START

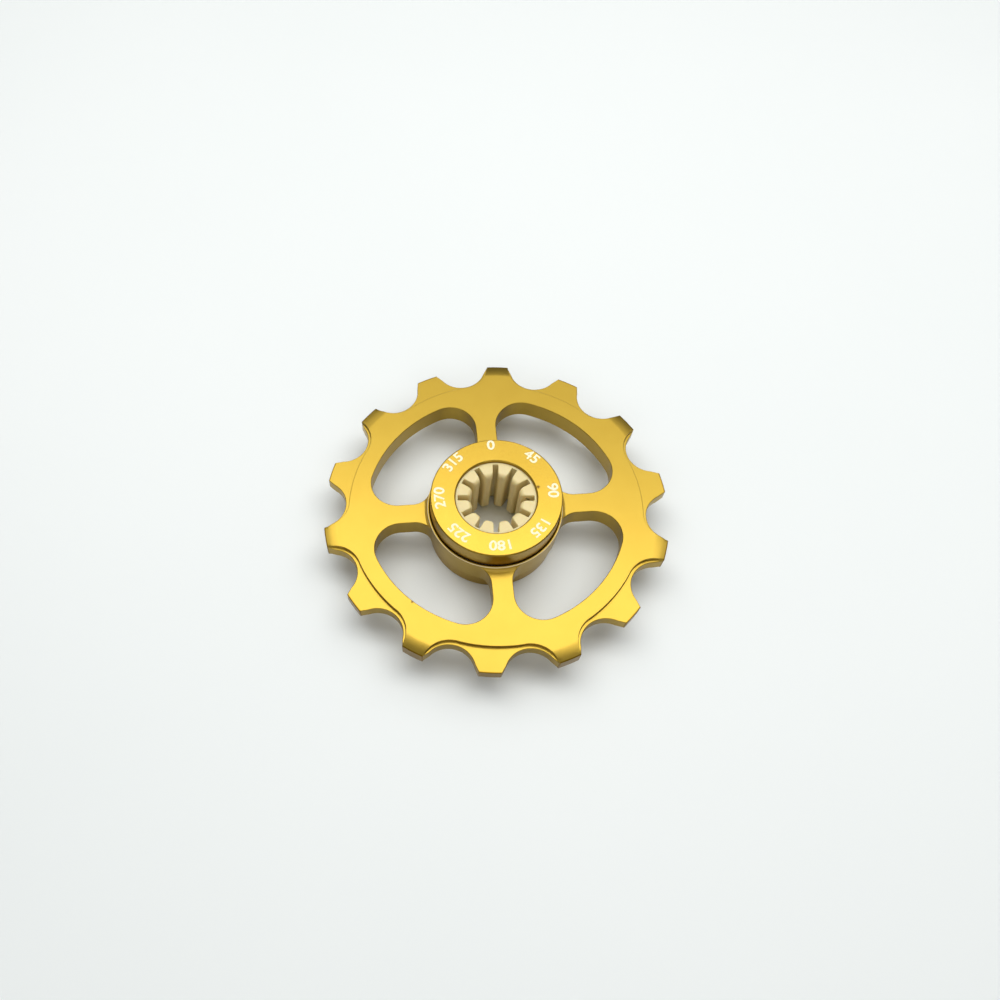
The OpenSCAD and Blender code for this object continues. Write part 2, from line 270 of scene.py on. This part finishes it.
def broken_edges(source, name, width, angle=28, beads=(), rim_moves=()):
    """A closed copy of a CAD piece whose sharp edges are rounded over a width in mm

    beads holds the radius, height and side (1 up, -1 down) of rims with a rolled bead, and
    rim_moves the radius, old height and new height of rims that sit a little off the solid's.
    """
    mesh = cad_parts[source].data.copy()
    mesh.materials.clear()
    shape = bmesh.new()
    shape.from_mesh(mesh)
    bmesh.ops.remove_doubles(shape, verts=shape.verts, dist=1e-7)
    # Triangles in one plane become whole faces, so that only real edges are rounded
    bmesh.ops.dissolve_limit(shape, angle_limit=math.radians(0.4),
                             verts=shape.verts, edges=shape.edges)
    # How near to a rim its points are looked for, in radius and in height
    radius_reach, height_reach = 0.05, 0.02
    for rim_radius, old_height, new_height in rim_moves:
        for vert in shape.verts:
            far_out = vert.co.xy.length > (rim_radius - radius_reach) * MM
            if far_out and abs(vert.co.z - old_height * MM) < height_reach * MM:
                vert.co.z = new_height * MM
    # A bead is half an ellipse, sunk a little into its rim
    half_width, rise, sunk = 0.20, 0.20, 0.03
    bead_parts, bead_steps = 180, 8
    bead_angles = [math.pi * step / bead_steps for step in range(bead_steps + 1)]
    for bead_radius, bead_height, side in beads:
        loops = []
        for part in range(bead_parts):
            turn = math.tau * part / bead_parts
            loops.append([shape.verts.new((
                (bead_radius + half_width * math.cos(t)) * math.cos(turn) * MM,
                (bead_radius + half_width * math.cos(t)) * math.sin(turn) * MM,
                (bead_height + side * (rise * math.sin(t) - sunk)) * MM)) for t in bead_angles])
        bead = []
        for here, after in zip(loops, loops[1:] + loops[:1]):
            for step in range(len(bead_angles)):
                further = (step + 1) % len(bead_angles)
                bead.append(shape.faces.new((
                    here[step], after[step], after[further], here[further])))
        bmesh.ops.recalc_face_normals(shape, faces=bead)
    shape.to_mesh(mesh)
    shape.free()
    mesh.shade_smooth()
    mesh.set_sharp_from_angle(angle=math.radians(angle))
    blank = bpy.data.objects.new(name + "_blank", mesh)
    bpy.context.scene.collection.objects.link(blank)
    bevel = blank.modifiers.new("edges", "BEVEL")
    bevel.width = width * MM
    bevel.segments = 2
    bevel.limit_method = "ANGLE"
    bevel.angle_limit = math.radians(angle)
    bevel.use_clamp_overlap = False
    bevel.miter_outer = "MITER_ARC"
    shading = blank.modifiers.new("flat_faces_stay_flat", "WEIGHTED_NORMAL")
    shading.mode = "FACE_AREA"
    shading.weight = 60
    shading.keep_sharp = True
    return plain_piece(blank, name)


def plain_piece(shaped, name):
    """A plain mesh object from an object with live modifiers, which is removed"""
    graph = bpy.context.evaluated_depsgraph_get()
    mesh = bpy.data.meshes.new_from_object(shaped.evaluated_get(graph))
    mesh.name = name
    piece = bpy.data.objects.new(name, mesh)
    bpy.context.scene.collection.objects.link(piece)
    bpy.data.objects.remove(shaped)
    return piece


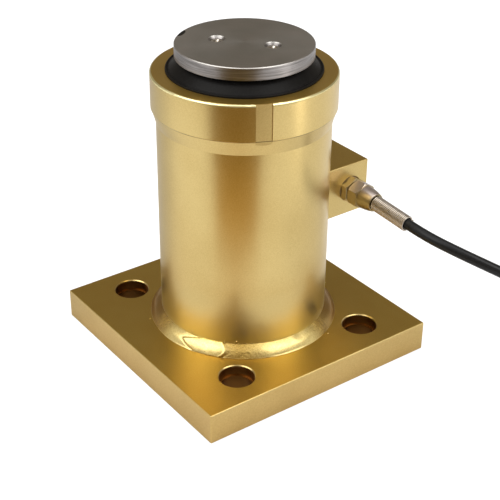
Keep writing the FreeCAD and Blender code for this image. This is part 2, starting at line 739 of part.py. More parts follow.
def board_bracket():
    """Bent sheet bracket that stands on the column's foot and carries the converter board."""
    half = BRACKET_WIDTH / 2
    outer = BRACKET_FACE + BRACKET_THICK
    upright = block(-half, half, BRACKET_FACE, outer, FOOT_TOP, BRACKET_TOP)
    upright = softened(upright, BRACKET_CORNER, lambda e: e.BoundBox.YLength > BRACKET_THICK / 2
                       and e.BoundBox.ZMin > BRACKET_TOP - BRACKET_CORNER)
    foot = block(-half, half, BRACKET_FACE - BRACKET_FOOT, outer, FOOT_TOP, FOOT_TOP + BRACKET_THICK)
    foot = foot.cut(disc(STEM_R + FREE, FOOT_TOP - PAST, FOOT_TOP + BRACKET_THICK + PAST))
    body = foot.fuse(upright)
    cuts = [across(BOARD_SCREW_R + SLIP, BRACKET_FACE - PAST, outer + PAST, x, z)
            for x, z in board_screw_places()]
    cuts += [disc(BRACKET_SCREW_R + FREE, FOOT_TOP - PAST, FOOT_TOP + BRACKET_THICK + PAST, x, y)
             for x, y in bracket_screw_places()]
    middle = CONVERTER_LOW + CONVERTER_HEIGHT / 2
    window_x = BRACKET_WINDOW_WIDTH / 2
    window_z = BRACKET_WINDOW_HEIGHT / 2
    cuts.append(block(-window_x, window_x, BRACKET_FACE - PAST, outer + PAST,
                      middle - window_z, middle + window_z))
    return body.cut(Part.makeCompound(cuts)).removeSplitter()


def bracket_screws():
    """Two pan head screws that hold the bracket to the column's foot."""
    seat = FOOT_TOP + BRACKET_THICK
    screw = disc(BRACKET_SCREW_HEAD_R, seat, seat + BRACKET_SCREW_HEAD)
    screw = screw.fuse(disc(BRACKET_SCREW_R, bracket_screw_end(), seat)).removeSplitter()
    top = seat + BRACKET_SCREW_HEAD
    slot = block(-BRACKET_SCREW_HEAD_R, BRACKET_SCREW_HEAD_R, -BRACKET_SCREW_SLOT / 2, BRACKET_SCREW_SLOT / 2,
                 top - BRACKET_SCREW_SLOT_DEPTH, top + PAST)
    return [screw.cut(slot).translated(V(x, y, 0)) for x, y in bracket_screw_places()]


def converter_board():
    """Upright circuit board that turns the bridge signal into numbers."""
    half = CONVERTER_WIDTH / 2
    face = CONVERTER_FACE
    low = CONVERTER_LOW
    board = block(-half, half, face, face + BOARD_THICK, low, low + CONVERTER_HEIGHT)
    cuts = [across(BOARD_SCREW_R + SLIP, face - PAST, face + BOARD_THICK + PAST, x, z)
            for x, z in board_screw_places()]
    return board.cut(Part.makeCompound(cuts))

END

### What is needed
Find every line that holds "code" and copy it.

### Written reply
The OpenSCAD and Blender code for this object continues. Write part 2, from line 270 of scene.py on. This part finishes it.
Keep writing the FreeCAD and Blender code for this image. This is part 2, starting at line 739 of part.py. More parts follow.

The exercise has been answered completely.